▶ **PROBLEM REQUIREMENTS**
Repeat everything in the material exactly.

# # # # # # #

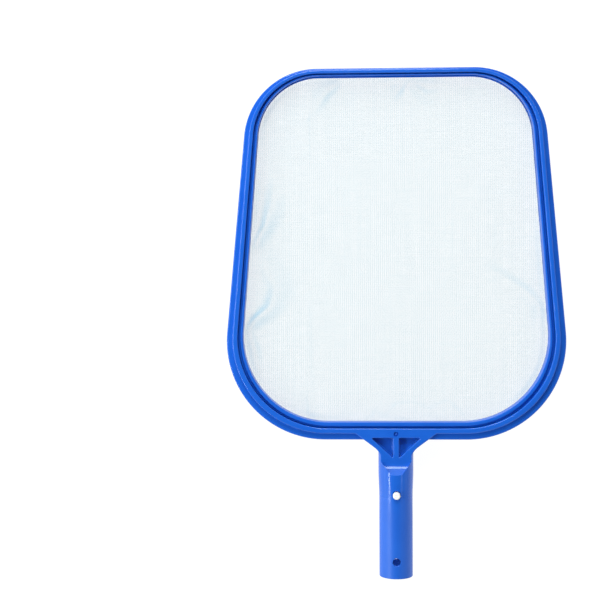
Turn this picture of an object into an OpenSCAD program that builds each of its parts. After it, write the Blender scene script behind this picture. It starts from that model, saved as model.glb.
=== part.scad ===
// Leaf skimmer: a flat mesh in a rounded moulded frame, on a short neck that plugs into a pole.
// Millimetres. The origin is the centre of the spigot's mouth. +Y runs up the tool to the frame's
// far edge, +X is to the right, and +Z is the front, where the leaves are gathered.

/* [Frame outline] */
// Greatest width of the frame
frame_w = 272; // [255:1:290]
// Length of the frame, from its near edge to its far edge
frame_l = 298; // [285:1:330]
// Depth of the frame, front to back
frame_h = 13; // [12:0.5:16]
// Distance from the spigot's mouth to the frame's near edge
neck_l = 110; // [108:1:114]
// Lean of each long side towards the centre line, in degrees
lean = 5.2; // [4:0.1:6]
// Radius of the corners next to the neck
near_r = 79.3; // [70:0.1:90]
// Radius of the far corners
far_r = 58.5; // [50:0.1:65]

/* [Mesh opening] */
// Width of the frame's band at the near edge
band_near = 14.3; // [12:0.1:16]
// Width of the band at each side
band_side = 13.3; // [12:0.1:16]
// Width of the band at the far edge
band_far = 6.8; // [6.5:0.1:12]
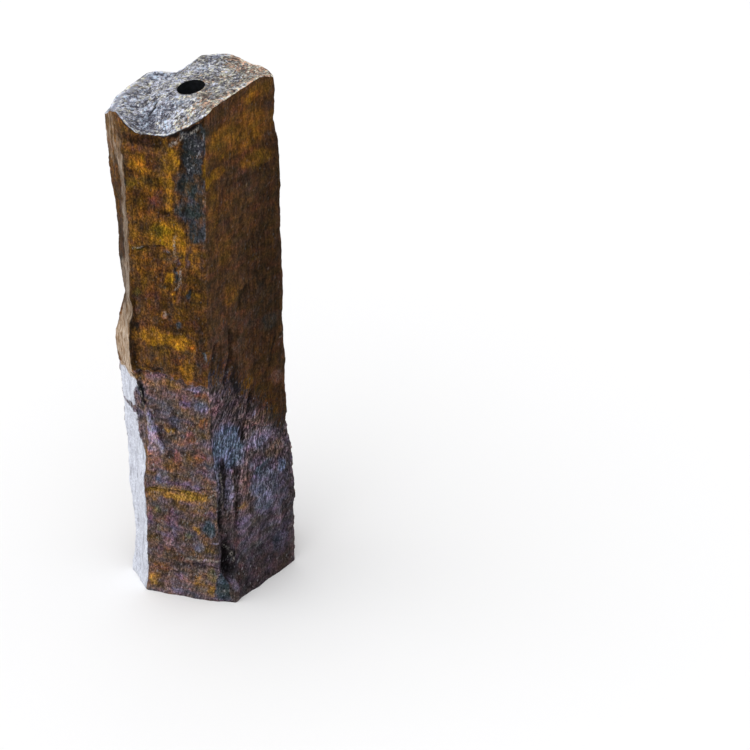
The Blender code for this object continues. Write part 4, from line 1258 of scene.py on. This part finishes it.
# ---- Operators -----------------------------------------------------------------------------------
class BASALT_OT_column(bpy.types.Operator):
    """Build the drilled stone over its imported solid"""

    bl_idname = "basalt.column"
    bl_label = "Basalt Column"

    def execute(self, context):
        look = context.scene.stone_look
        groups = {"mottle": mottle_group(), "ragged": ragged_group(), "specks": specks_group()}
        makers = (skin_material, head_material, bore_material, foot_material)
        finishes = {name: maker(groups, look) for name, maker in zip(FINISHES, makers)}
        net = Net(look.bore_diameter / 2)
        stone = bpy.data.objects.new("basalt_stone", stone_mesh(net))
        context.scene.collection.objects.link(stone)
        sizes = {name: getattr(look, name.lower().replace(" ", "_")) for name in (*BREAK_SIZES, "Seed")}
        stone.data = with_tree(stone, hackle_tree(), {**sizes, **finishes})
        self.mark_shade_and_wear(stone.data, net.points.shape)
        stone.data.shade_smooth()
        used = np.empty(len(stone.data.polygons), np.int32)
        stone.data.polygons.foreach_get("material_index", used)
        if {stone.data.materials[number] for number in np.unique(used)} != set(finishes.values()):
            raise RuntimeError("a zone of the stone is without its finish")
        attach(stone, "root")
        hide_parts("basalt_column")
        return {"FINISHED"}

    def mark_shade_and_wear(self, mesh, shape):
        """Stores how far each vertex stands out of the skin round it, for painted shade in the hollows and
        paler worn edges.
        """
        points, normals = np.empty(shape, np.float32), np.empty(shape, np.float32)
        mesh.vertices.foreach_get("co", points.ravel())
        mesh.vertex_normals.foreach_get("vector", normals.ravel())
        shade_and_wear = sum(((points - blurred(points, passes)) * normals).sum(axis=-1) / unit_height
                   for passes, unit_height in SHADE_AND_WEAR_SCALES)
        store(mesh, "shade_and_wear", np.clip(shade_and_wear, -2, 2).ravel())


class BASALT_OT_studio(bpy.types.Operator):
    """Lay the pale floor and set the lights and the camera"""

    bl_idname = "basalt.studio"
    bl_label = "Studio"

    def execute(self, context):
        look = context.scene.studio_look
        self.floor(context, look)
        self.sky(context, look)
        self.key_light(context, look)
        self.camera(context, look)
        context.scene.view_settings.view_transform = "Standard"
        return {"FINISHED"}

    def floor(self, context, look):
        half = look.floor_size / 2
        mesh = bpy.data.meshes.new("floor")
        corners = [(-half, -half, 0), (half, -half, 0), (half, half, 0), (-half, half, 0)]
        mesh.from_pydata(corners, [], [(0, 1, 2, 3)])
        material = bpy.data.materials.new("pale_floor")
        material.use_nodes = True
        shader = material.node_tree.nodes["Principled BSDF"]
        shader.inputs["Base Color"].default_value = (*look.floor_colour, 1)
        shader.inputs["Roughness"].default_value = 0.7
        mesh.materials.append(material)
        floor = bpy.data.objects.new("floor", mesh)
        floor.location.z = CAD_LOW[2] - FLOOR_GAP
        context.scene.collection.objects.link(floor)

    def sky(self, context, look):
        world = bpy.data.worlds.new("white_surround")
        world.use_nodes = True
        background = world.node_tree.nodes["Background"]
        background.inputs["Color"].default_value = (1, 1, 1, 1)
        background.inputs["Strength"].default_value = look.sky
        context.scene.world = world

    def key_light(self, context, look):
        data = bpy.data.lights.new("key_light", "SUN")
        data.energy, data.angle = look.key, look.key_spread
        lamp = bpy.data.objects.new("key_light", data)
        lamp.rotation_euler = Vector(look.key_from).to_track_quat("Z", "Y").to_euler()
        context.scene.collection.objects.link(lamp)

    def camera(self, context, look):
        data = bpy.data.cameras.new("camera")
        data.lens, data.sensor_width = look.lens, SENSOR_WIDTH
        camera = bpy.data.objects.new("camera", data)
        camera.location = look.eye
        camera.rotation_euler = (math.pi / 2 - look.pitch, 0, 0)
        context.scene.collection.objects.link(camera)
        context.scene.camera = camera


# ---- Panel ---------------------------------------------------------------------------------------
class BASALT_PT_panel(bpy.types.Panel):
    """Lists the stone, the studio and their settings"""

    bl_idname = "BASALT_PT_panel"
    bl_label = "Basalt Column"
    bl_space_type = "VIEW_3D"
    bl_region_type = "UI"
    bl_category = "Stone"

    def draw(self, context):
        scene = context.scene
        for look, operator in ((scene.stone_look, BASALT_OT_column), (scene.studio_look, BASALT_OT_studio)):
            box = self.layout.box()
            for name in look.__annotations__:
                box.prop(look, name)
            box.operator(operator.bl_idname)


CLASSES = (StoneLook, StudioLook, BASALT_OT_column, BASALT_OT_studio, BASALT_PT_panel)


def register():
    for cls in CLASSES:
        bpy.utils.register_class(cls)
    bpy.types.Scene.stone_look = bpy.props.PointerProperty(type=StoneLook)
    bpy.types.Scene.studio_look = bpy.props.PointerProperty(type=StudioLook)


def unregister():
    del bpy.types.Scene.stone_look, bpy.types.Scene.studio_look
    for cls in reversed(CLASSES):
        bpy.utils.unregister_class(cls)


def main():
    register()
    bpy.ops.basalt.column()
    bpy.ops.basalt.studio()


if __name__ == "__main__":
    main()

# # # # # # #

▶ **RESPONSE TO THIS TASK**
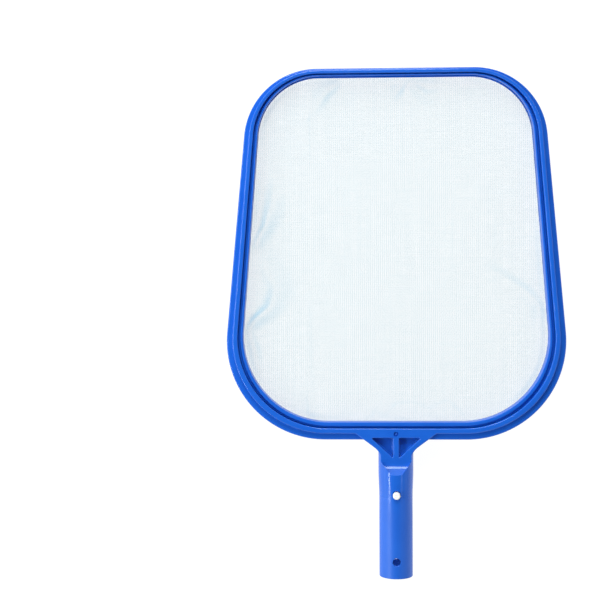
Turn this picture of an object into an OpenSCAD program that builds each of its parts. After it, write the Blender scene script behind this picture. It starts from that model, saved as model.glb.
=== part.scad ===
// Leaf skimmer: a flat mesh in a rounded moulded frame, on a short neck that plugs into a pole.
// Millimetres. The origin is the centre of the spigot's mouth. +Y runs up the tool to the frame's
// far edge, +X is to the right, and +Z is the front, where the leaves are gathered.

/* [Frame outline] */
// Greatest width of the frame
frame_w = 272; // [255:1:290]
// Length of the frame, from its near edge to its far edge
frame_l = 298; // [285:1:330]
// Depth of the frame, front to back
frame_h = 13; // [12:0.5:16]
// Distance from the spigot's mouth to the frame's near edge
neck_l = 110; // [108:1:114]
// Lean of each long side towards the centre line, in degrees
lean = 5.2; // [4:0.1:6]
// Radius of the corners next to the neck
near_r = 79.3; // [70:0.1:90]
// Radius of the far corners
far_r = 58.5; // [50:0.1:65]

/* [Mesh opening] */
// Width of the frame's band at the near edge
band_near = 14.3; // [12:0.1:16]
// Width of the band at each side
band_side = 13.3; // [12:0.1:16]
// Width of the band at the far edge
band_far = 6.8; // [6.5:0.1:12]
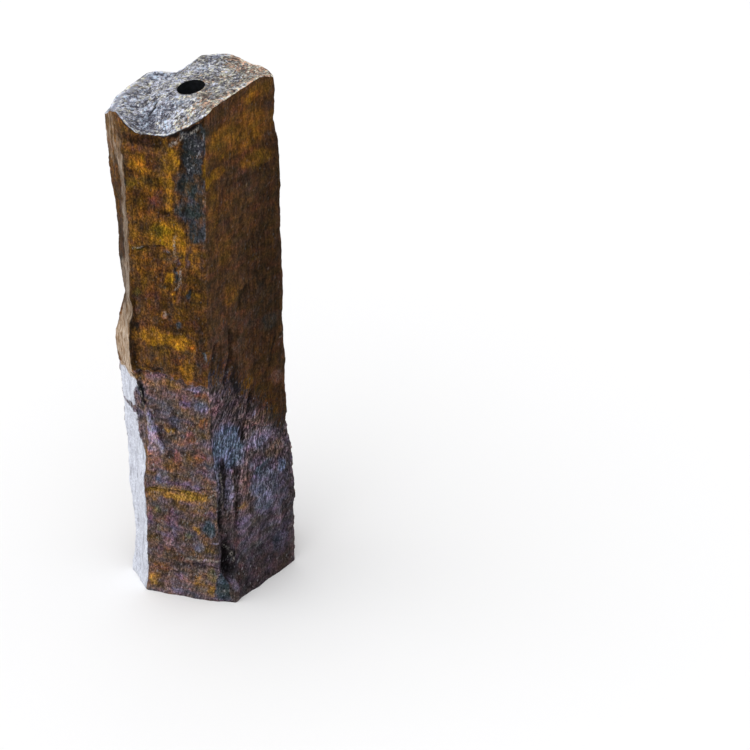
The Blender code for this object continues. Write part 4, from line 1258 of scene.py on. This part finishes it.
# ---- Operators -----------------------------------------------------------------------------------
class BASALT_OT_column(bpy.types.Operator):
    """Build the drilled stone over its imported solid"""

    bl_idname = "basalt.column"
    bl_label = "Basalt Column"

    def execute(self, context):
        look = context.scene.stone_look
        groups = {"mottle": mottle_group(), "ragged": ragged_group(), "specks": specks_group()}
        makers = (skin_material, head_material, bore_material, foot_material)
        finishes = {name: maker(groups, look) for name, maker in zip(FINISHES, makers)}
        net = Net(look.bore_diameter / 2)
        stone = bpy.data.objects.new("basalt_stone", stone_mesh(net))
        context.scene.collection.objects.link(stone)
        sizes = {name: getattr(look, name.lower().replace(" ", "_")) for name in (*BREAK_SIZES, "Seed")}
        stone.data = with_tree(stone, hackle_tree(), {**sizes, **finishes})
        self.mark_shade_and_wear(stone.data, net.points.shape)
        stone.data.shade_smooth()
        used = np.empty(len(stone.data.polygons), np.int32)
        stone.data.polygons.foreach_get("material_index", used)
        if {stone.data.materials[number] for number in np.unique(used)} != set(finishes.values()):
            raise RuntimeError("a zone of the stone is without its finish")
        attach(stone, "root")
        hide_parts("basalt_column")
        return {"FINISHED"}

    def mark_shade_and_wear(self, mesh, shape):
        """Stores how far each vertex stands out of the skin round it, for painted shade in the hollows and
        paler worn edges.
        """
        points, normals = np.empty(shape, np.float32), np.empty(shape, np.float32)
        mesh.vertices.foreach_get("co", points.ravel())
        mesh.vertex_normals.foreach_get("vector", normals.ravel())
        shade_and_wear = sum(((points - blurred(points, passes)) * normals).sum(axis=-1) / unit_height
                   for passes, unit_height in SHADE_AND_WEAR_SCALES)
        store(mesh, "shade_and_wear", np.clip(shade_and_wear, -2, 2).ravel())


class BASALT_OT_studio(bpy.types.Operator):
    """Lay the pale floor and set the lights and the camera"""

    bl_idname = "basalt.studio"
    bl_label = "Studio"

    def execute(self, context):
        look = context.scene.studio_look
        self.floor(context, look)
        self.sky(context, look)
        self.key_light(context, look)
        self.camera(context, look)
        context.scene.view_settings.view_transform = "Standard"
        return {"FINISHED"}

    def floor(self, context, look):
        half = look.floor_size / 2
        mesh = bpy.data.meshes.new("floor")
        corners = [(-half, -half, 0), (half, -half, 0), (half, half, 0), (-half, half, 0)]
        mesh.from_pydata(corners, [], [(0, 1, 2, 3)])
        material = bpy.data.materials.new("pale_floor")
        material.use_nodes = True
        shader = material.node_tree.nodes["Principled BSDF"]
        shader.inputs["Base Color"].default_value = (*look.floor_colour, 1)
        shader.inputs["Roughness"].default_value = 0.7
        mesh.materials.append(material)
        floor = bpy.data.objects.new("floor", mesh)
        floor.location.z = CAD_LOW[2] - FLOOR_GAP
        context.scene.collection.objects.link(floor)

    def sky(self, context, look):
        world = bpy.data.worlds.new("white_surround")
        world.use_nodes = True
        background = world.node_tree.nodes["Background"]
        background.inputs["Color"].default_value = (1, 1, 1, 1)
        background.inputs["Strength"].default_value = look.sky
        context.scene.world = world

    def key_light(self, context, look):
        data = bpy.data.lights.new("key_light", "SUN")
        data.energy, data.angle = look.key, look.key_spread
        lamp = bpy.data.objects.new("key_light", data)
        lamp.rotation_euler = Vector(look.key_from).to_track_quat("Z", "Y").to_euler()
        context.scene.collection.objects.link(lamp)

    def camera(self, context, look):
        data = bpy.data.cameras.new("camera")
        data.lens, data.sensor_width = look.lens, SENSOR_WIDTH
        camera = bpy.data.objects.new("camera", data)
        camera.location = look.eye
        camera.rotation_euler = (math.pi / 2 - look.pitch, 0, 0)
        context.scene.collection.objects.link(camera)
        context.scene.camera = camera


# ---- Panel ---------------------------------------------------------------------------------------
class BASALT_PT_panel(bpy.types.Panel):
    """Lists the stone, the studio and their settings"""

    bl_idname = "BASALT_PT_panel"
    bl_label = "Basalt Column"
    bl_space_type = "VIEW_3D"
    bl_region_type = "UI"
    bl_category = "Stone"

    def draw(self, context):
        scene = context.scene
        for look, operator in ((scene.stone_look, BASALT_OT_column), (scene.studio_look, BASALT_OT_studio)):
            box = self.layout.box()
            for name in look.__annotations__:
                box.prop(look, name)
            box.operator(operator.bl_idname)


CLASSES = (StoneLook, StudioLook, BASALT_OT_column, BASALT_OT_studio, BASALT_PT_panel)


def register():
    for cls in CLASSES:
        bpy.utils.register_class(cls)
    bpy.types.Scene.stone_look = bpy.props.PointerProperty(type=StoneLook)
    bpy.types.Scene.studio_look = bpy.props.PointerProperty(type=StudioLook)


def unregister():
    del bpy.types.Scene.stone_look, bpy.types.Scene.studio_look
    for cls in reversed(CLASSES):
        bpy.utils.unregister_class(cls)


def main():
    register()
    bpy.ops.basalt.column()
    bpy.ops.basalt.studio()


if __name__ == "__main__":
    main()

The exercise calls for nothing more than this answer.